Standard laws against rape already exist, but implementation is extremely poor in the country. But even if it was miraculously possible to place law enforcers in every junction to prevent every instance of rape, does the presence of law enforcers ensure the crime is always prevented?

A recent story out of Bangalore suggests otherwise. A Manipur woman was allegedly groped by a mob of men even as the traffic policeman stood apparently indifferent towards the crimes committed by the mob there and proceeded to manhandling the woman.

This question of law enforcement becomes a more pertinent issue when you consider the ramifications of a recent news story that places a cop as the prime accused in the case of sexually exploiting a rape victim.

If he is indeed found guilty, then here’s an instance of a rape victim getting raped on her way to register a case of rape.

Rape in India isn’t merely a law-and-order failure.

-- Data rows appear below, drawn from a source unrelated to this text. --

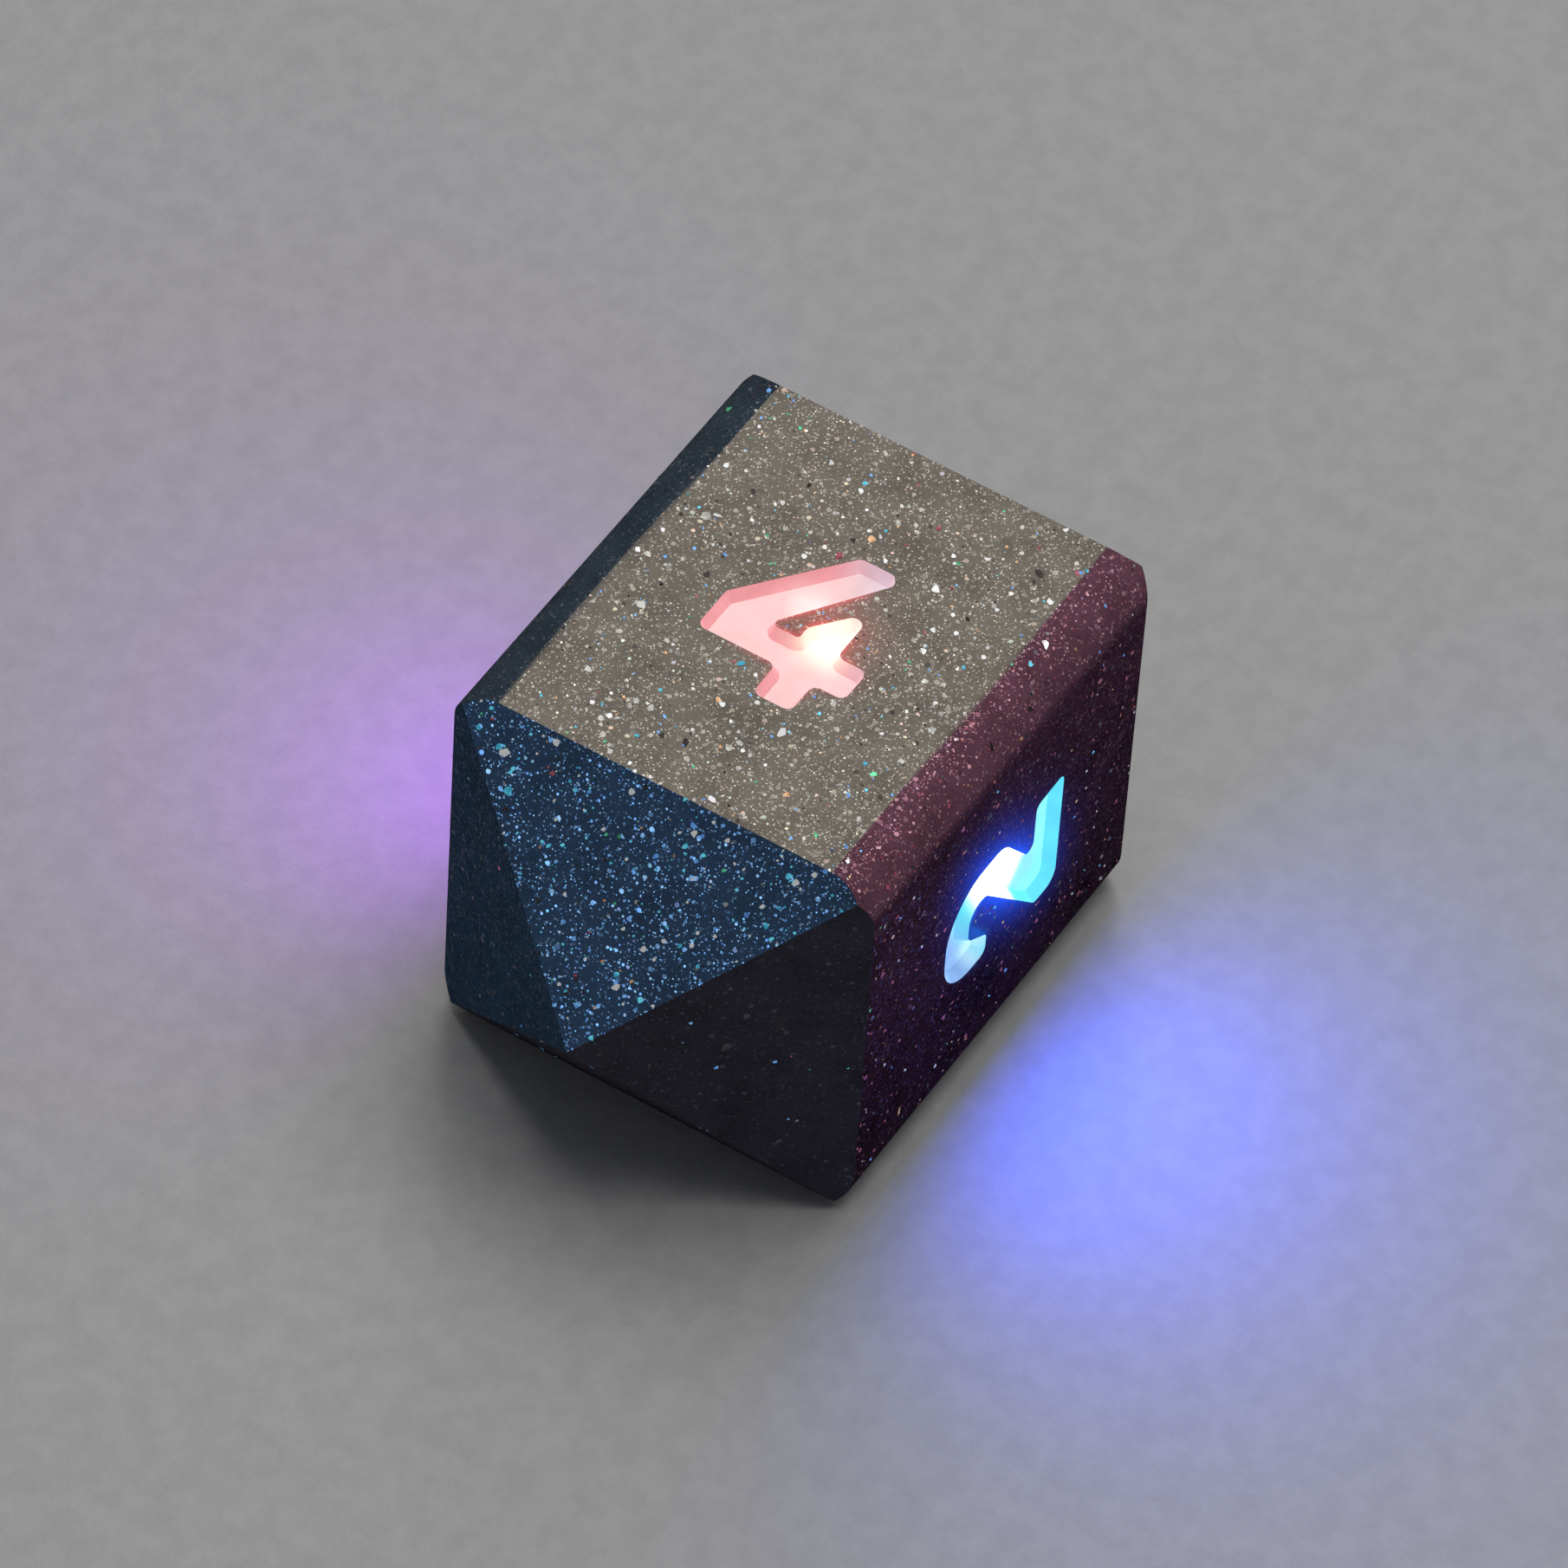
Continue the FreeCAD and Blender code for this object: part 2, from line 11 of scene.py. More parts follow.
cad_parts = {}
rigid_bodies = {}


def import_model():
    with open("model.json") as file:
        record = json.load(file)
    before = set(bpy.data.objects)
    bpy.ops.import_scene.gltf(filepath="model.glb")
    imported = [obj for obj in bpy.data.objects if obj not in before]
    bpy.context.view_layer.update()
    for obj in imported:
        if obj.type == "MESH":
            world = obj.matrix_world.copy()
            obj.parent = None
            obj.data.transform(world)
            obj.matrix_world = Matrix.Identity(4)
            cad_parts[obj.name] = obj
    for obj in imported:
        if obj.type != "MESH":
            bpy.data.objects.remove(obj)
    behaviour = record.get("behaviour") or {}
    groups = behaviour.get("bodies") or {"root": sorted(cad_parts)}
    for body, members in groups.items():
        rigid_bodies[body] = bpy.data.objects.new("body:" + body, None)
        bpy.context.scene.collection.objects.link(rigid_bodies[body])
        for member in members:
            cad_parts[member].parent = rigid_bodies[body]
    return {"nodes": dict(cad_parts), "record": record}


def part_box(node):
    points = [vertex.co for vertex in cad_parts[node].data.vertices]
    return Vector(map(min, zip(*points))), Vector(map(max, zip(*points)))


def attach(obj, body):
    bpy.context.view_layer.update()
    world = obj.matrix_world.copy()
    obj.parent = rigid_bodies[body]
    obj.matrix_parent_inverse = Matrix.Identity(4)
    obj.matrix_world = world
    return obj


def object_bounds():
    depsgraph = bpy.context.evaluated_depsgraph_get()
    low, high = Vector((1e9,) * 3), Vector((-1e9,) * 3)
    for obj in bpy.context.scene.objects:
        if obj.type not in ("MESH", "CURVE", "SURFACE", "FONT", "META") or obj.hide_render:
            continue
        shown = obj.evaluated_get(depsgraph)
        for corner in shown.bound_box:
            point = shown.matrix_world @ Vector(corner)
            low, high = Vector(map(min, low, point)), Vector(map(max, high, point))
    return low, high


for leftover in list(bpy.data.objects):
    bpy.data.objects.remove(leftover)

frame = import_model()
cad_box = [list(corner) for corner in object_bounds()]

MM = 0.001
LOW, HIGH = (Vector(corner) for corner in cad_box)
MIDDLE = (LOW + HIGH) / 2
WIDTH = HIGH.z - LOW.z
HALF = WIDTH / 2
PYRAMID = 0.331 * WIDTH
NUMERAL_LOW, NUMERAL_HIGH = (Vector(corner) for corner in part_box("numeral_4"))
NUMERAL_HEIGHT = NUMERAL_HIGH.x - NUMERAL_LOW.x
TALL = NUMERAL_HEIGHT / MM   # the same in millimetres, the unit of the shaders

X, Y, Z = Vector((1, 0, 0)), Vector((0, 1, 0)), Vector((0, 0, 1))
# For each number: the direction its face looks, the numeral's right and its up.
FACES = {1: (-Z, -Y, -X), 2: (Y, Z, X), 3: (-Y, -Z, X), 4: (Z, Y, -X)}


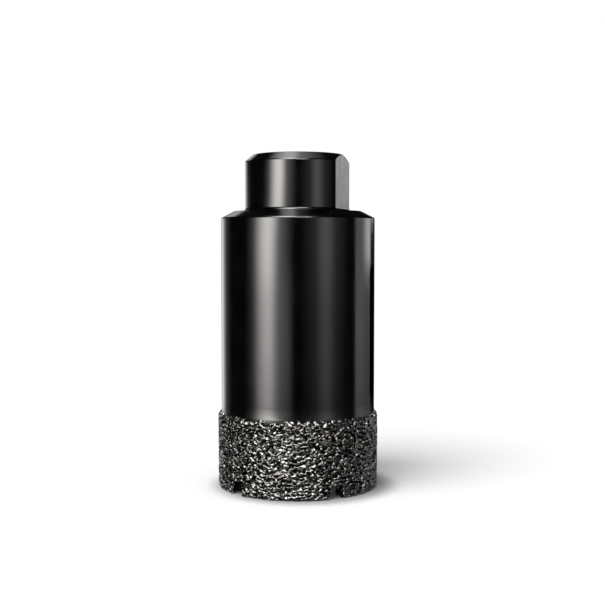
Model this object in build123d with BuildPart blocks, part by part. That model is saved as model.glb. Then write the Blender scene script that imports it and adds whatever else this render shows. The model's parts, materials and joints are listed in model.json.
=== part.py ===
from build123d import *

import os
from random import Random

# Diamond core bit for an angle grinder. A turned steel body carries a spindle hub with a female
# M14 thread above a hollow barrel. Diamond grains are brazed over the outside, the end and the
# inside of the barrel's cutting rim.
#
# All lengths are in millimetres and all angles in degrees. The bit stands on its cutting rim: the
# origin is on the axis, in the plane of the rim's end, and +Z runs up to the mouth of the thread.
# The spanner flats face +X and -X, and the two side slots lie in line with them.

# ---------------------------------------------------------------- driving dimensions

# Overall
overall_length = 68.0
barrel_diameter = 31.6
barrel_wall = 2.4

# Spindle hub
hub_diameter = 22.0
hub_height = 11.5
hub_chamfer_width = 1.8
hub_chamfer_height = 1.5
hub_root_radius = 0.6
spanner_width = 19.0

# Shoulder between the hub and the barrel
shoulder_ledge_width = 2.1
shoulder_chamfer_height = 1.4
edge_break_radius = 0.3

# Spindle thread, drawn plain at its major diameter
thread_diameter = 14.0
thread_mouth_chamfer = 0.8

# Hollow of the barrel
web_thickness = 6.5
ceiling_corner_radius = 1.0

# Side slots, for dust and for pushing out a stuck core
slot_count = 2
slot_width = 4.0
slot_length = 27.8
slot_height_above_grit = 2.3

# Brazed diamond layer on the cutting rim
grit_outer_thickness = 0.7
grit_inner_thickness = 0.6
grit_end_thickness = 0.7
grit_outer_height = 15.9
grit_inner_height = 12.0
grit_taper_height = 0.8
grit_edge_radius = 0.45

# Nicks between the clusters of grains, scattered in rows round the outside of the layer
nick_rows = 4
nicks_per_row = 30
nick_length = 2.1
nick_width = 1.3
nick_depth = 0.4
nick_floor_share = 0.2
nick_tilt = 30.0
nick_scatter = 0.2
nick_row_stagger = 0.3
nick_seed = 16
nick_clearance_above_notch = 1.2

# Notches in the cutting rim: one flank leans back, the other is upright
notch_count = 5
first_notch_angle = -47.0
last_notch_angle = 237.5
notch_foot_width = 3.4
notch_head_width = 2.1
notch_height = 2.6
notch_corner_radius = 0.4
notch_coat_thickness = 0.5

# ---------------------------------------------------------------- derived dimensions

barrel_radius = barrel_diameter / 2
bore_radius = barrel_radius - barrel_wall
hub_radius = hub_diameter / 2
thread_radius = thread_diameter / 2
shoulder_height = overall_length - hub_height
shoulder_ledge_radius = hub_radius + shoulder_ledge_width
ceiling_height = shoulder_height - web_thickness
grit_outer_radius = barrel_radius + grit_outer_thickness
grit_inner_radius = bore_radius - grit_inner_thickness
slot_middle_height = grit_outer_height + slot_height_above_grit + slot_length / 2
nick_spacing = 360.0 / nicks_per_row
first_nick_height = notch_height + nick_clearance_above_notch + nick_width / 2
last_nick_height = grit_outer_height - grit_taper_height - nick_length
nick_row_pitch = (last_nick_height - first_nick_height) / (nick_rows - 1)
notch_places = {
    "radius": 0,
    "count": notch_count,
    "start_angle": first_notch_angle,
    "angular_range": last_notch_angle - first_notch_angle,
    "endpoint": True,
}


# ---------------------------------------------------------------- cutters


def notch_cutter(coat):
    """One rim notch that opens towards +X, larger all round by the coat that will line it."""
    leaning_foot = -notch_foot_width / 2 - coat
    upright_side = notch_foot_width / 2 + coat
    leaning_head = notch_foot_width / 2 - notch_head_width - coat
    head_height = notch_height + coat
    with BuildPart() as cutter:
        with BuildSketch(Plane.YZ):
            with BuildLine():
                Polyline(
                    (leaning_foot, 0),
                    (upright_side, 0),
                    (upright_side, head_height),
                    (leaning_head, head_height),
                    close=True,
                )
            make_face()
        extrude(amount=2 * grit_outer_radius)
        head_edges = cutter.edges().filter_by(Axis.X).group_by(Axis.Z)[-1]
        fillet(head_edges, radius=notch_corner_radius + coat)
    return cutter.part


def nick_cutter():
    """One lozenge-shaped nick that opens towards +X and narrows to a small floor."""
    corners = []
    for reach, share in ((-nick_depth, nick_floor_share), (nick_depth, 2 - nick_floor_share)):
        x = grit_outer_radius + reach
        half_length = share * nick_length / 2
        half_width = share * nick_width / 2
        corners += [(x, half_length, 0), (x, 0, half_width), (x, -half_length, 0), (x, 0, -half_width)]
    with BuildPart() as cutter:
        ConvexPolyhedron(corners)
    return cutter.part


def nick_places():
    """Where the nicks lie: rows that start above the first notch, scattered and turned at random."""
    scatter = Random(nick_seed)
    places = []
    for row in range(nick_rows):
        height = first_nick_height + row * nick_row_pitch
        for place in range(nicks_per_row):
            along = place + row * nick_row_stagger + scatter.uniform(-nick_scatter, nick_scatter)
            turn = first_notch_angle + along * nick_spacing
            rise = height + scatter.uniform(-nick_scatter, nick_scatter) * nick_row_pitch
            tilt = scatter.uniform(-nick_tilt, nick_tilt)
            places.append(Location((0, 0, rise), (0, 0, turn)) * Location((0, 0, 0), (tilt, 0, 0)))
    return places


def slot_cutter():
    """One upright round-ended side slot that opens towards +X."""
    with BuildPart() as cutter:
        with BuildSketch(Plane.YZ):
            with Locations((0, slot_middle_height)):
                SlotOverall(slot_length, slot_width, rotation=90)
        extrude(amount=2 * barrel_radius)
    return cutter.part


# ---------------------------------------------------------------- steel body

with BuildPart() as core_bit_body:
    # Turned outside: barrel, shoulder and hub
    with BuildSketch(Plane.XZ):
        with BuildLine():
            Polyline(
                (0, grit_end_thickness),
                (barrel_radius, grit_end_thickness),
                (barrel_radius, shoulder_height - shoulder_chamfer_height),
                (shoulder_ledge_radius, shoulder_height),
                (hub_radius, shoulder_height),
                (hub_radius, overall_length - hub_chamfer_height),
                (hub_radius - hub_chamfer_width, overall_length),
                (0, overall_length),
                close=True,
            )
        make_face()
    revolve(axis=Axis.Z)

    # Broken edges of the two turned chamfers
    turned_edges = core_bit_body.edges().filter_by(GeomType.CIRCLE)
    shoulder_edges = turned_edges.filter_by_position(
        Axis.Z, shoulder_height - shoulder_chamfer_height, shoulder_height
    ).sort_by(SortBy.RADIUS)[1:]
    hub_edges = turned_edges.filter_by_position(
        Axis.Z, overall_length - hub_chamfer_height, overall_length
    )
    fillet(shoulder_edges + hub_edges, radius=edge_break_radius)

    # Two milled spanner flats, down to the shoulder
    with BuildSketch(Plane.XY.offset(shoulder_height)):
        Rectangle(2 * hub_diameter, 2 * hub_diameter)
        Rectangle(spanner_width, 2 * hub_diameter, mode=Mode.SUBTRACT)
    extrude(amount=hub_height, mode=Mode.SUBTRACT)
    hub_root_edges = (
        core_bit_body.edges()
        .filter_by_position(Axis.Z, shoulder_height, shoulder_height)
        .sort_by(SortBy.LENGTH)[:-1]
    )
    fillet(hub_root_edges, radius=hub_root_radius)

    # Hollow barrel
    with BuildSketch(Plane.XY.offset(grit_end_thickness)):
        Circle(bore_radius)
    extrude(amount=ceiling_height - grit_end_thickness, mode=Mode.SUBTRACT)
    ceiling_corner = (
        core_bit_body.edges()
        .filter_by_position(Axis.Z, ceiling_height, ceiling_height)
        .sort_by(SortBy.RADIUS)[-1]
    )
    fillet(ceiling_corner, radius=ceiling_corner_radius)

    # Spindle hole, chamfered where the spindle enters
    with Locations((0, 0, overall_length)):
        CounterSinkHole(
            radius=thread_radius,
            counter_sink_radius=thread_radius + thread_mouth_chamfer,
            depth=hub_height + web_thickness,
            counter_sink_angle=90,
        )

    # Side slots and rim notches
    with PolarLocations(0, slot_count):
        add(slot_cutter(), mode=Mode.SUBTRACT)
    with PolarLocations(**notch_places):
        add(notch_cutter(notch_coat_thickness), mode=Mode.SUBTRACT)

core_bit_body.part.label = "core_bit_body"

# ---------------------------------------------------------------- diamond layer

with BuildPart() as diamond_grit_layer:
    # Sleeve that wraps the rim's outside, end and inside
    with BuildSketch(Plane.XZ):
        with BuildLine():
            Polyline(
                (grit_inner_radius, 0),
                (grit_outer_radius, 0),
                (grit_outer_radius, grit_outer_height - grit_taper_height),
                (barrel_radius, grit_outer_height),
                (bore_radius, grit_inner_height),
                (grit_inner_radius, grit_inner_height - grit_taper_height),
                close=True,
            )
        make_face()
    revolve(axis=Axis.Z)
    rim_edges = diamond_grit_layer.edges().group_by(Axis.Z)[0]
    fillet(rim_edges, radius=grit_edge_radius)
    add(core_bit_body.part, mode=Mode.SUBTRACT)

    with Locations(*nick_places()):
        add(nick_cutter(), mode=Mode.SUBTRACT)

    # The layer also lines the notches
    with PolarLocations(**notch_places):
        add(notch_cutter(0), mode=Mode.SUBTRACT)

diamond_grit_layer.part.label = "diamond_grit_layer"

# ---------------------------------------------------------------- files

os.makedirs("parts", exist_ok=True)
export_step(core_bit_body.part, "parts/core_bit_body.step")
export_step(diamond_grit_layer.part, "parts/diamond_grit_layer.step")
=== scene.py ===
import json
from itertools import product
from math import cos, pi, radians, sin
from random import Random

import bpy
import numpy as np
from mathutils import Matrix, Vector


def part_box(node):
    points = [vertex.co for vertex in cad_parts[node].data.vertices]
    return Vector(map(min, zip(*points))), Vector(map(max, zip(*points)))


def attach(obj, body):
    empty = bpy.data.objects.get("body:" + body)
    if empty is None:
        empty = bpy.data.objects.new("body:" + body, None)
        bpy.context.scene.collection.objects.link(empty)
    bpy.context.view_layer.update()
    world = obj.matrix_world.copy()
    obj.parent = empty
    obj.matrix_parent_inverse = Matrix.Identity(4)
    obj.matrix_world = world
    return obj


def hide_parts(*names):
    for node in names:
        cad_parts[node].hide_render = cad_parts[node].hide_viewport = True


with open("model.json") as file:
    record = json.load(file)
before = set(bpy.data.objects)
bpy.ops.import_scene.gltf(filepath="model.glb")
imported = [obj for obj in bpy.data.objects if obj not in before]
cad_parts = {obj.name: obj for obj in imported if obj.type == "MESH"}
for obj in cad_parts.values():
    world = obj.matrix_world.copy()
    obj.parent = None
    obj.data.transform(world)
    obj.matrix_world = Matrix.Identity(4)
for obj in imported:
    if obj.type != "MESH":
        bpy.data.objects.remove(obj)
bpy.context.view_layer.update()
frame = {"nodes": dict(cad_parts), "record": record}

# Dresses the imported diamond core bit: a gloss black turned finish on the steel body, the brazed
# diamond layer as a rough skin of real grains, the M14 thread inside the hub, and a white studio.
#
# Everything is in metres in the frame of the CAD model: the bit stands on its cutting rim on the
# plane z = 0, with its axis on Z.

MM = 0.001

# ---------------------------------------------------------------- sizes taken from the frame

body_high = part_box("core_bit_body")[1]
grit_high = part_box("diamond_grit_layer")[1]
mounts = {mount["name"]: mount for mount in frame["record"]["mounts"]}

barrel_radius = body_high[1]
grit_radius = grit_high[1]
grit_height = grit_high[2]
flat_distance = mounts["spanner_flat_pos_x"]["pos_m"][0]
thread_radius = mounts["spindle_thread"]["dims"]["r_mm"] * MM

# ---------------------------------------------------------------- sizes of the steel body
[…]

It is a failure of culture. It is a reflection of the prevailing ethos of people, and until the mindsets change, little else will.

In September 15, 1963, after a dynamite blast set up by unknown anti-black elements killed four young black girls in a Sunday school at a Birmingham church in the United States, Martin Luther King Jr, as quoted in his autobiography, said: "We must be concerned not merely about who murdered these girls, but about the system, the way of life, and the philosophy which produces the murders".

In that same sense, I say, we must, as a nation, be not merely concerned with those who commit rapes, but about the philosophy and culture which produces these rapists.